RO: Fin dal primo “Détail” le dimensioni dei numeri sono sempre le stesse, devono essere viste da vicino ma non lette da lontano. La mia pittura è un memento mori costante, il finito definito dal non finito. Devo sempre pensare alla mia morte, la morte è la percezione del finito. Siamo tutti maestri della nostra esistenza, perché ogni esistenza è unica e insostituibile.
LP: Quali artisti ammira?
RO: Ammiro Yves Klein. Lui è il pieno e io il vuoto. Era un meteorite, non poteva continuare a dipingere. Oggi Robert Ryman fa installazioni con il carbone, e non dipinge più. La pittura è un credo, non si può interrompere. Un altro artista che mi piace è Giorgio Morandi, anche se non tutte le sue opere sono riuscite. Un dipinto di Morandi visto da solo è un capolavoro, ma spesso accostato ad altri perde la sua tensione.
LP: Qual è il suo rapporto con i grandi maestri del passato?

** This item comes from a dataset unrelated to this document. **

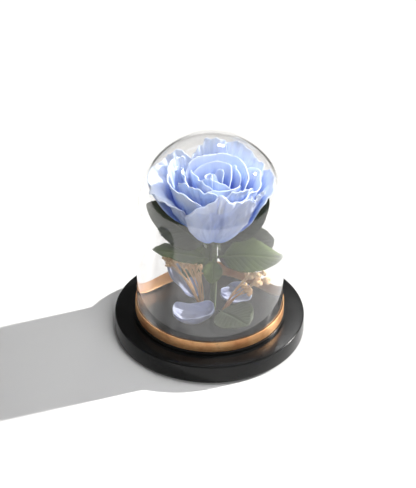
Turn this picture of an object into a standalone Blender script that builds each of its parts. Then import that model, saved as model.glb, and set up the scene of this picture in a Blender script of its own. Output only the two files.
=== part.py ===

RO: La mia pittura riprende l’idea dello sfumato di Leonardo, che aveva una precisa relazione con il non finito. La Gioconda è un quadro non finito. Io dipingo lo sfumato di una vita. La mia pittura è nel mondo perché è il mondo. È la propaganda di una ricerca, la propaganda di un’idea.
LP: E la relazione con Carpaccio?
RO: Le Dame Veneziane di Carpaccio è uno dei pochi quadri che rappresenta l’attesa, il tempo dell’attesa. Il rapporto con i miei “Détail” è basato su due diverse maniere di rappresentare il tempo irreversibile della pittura.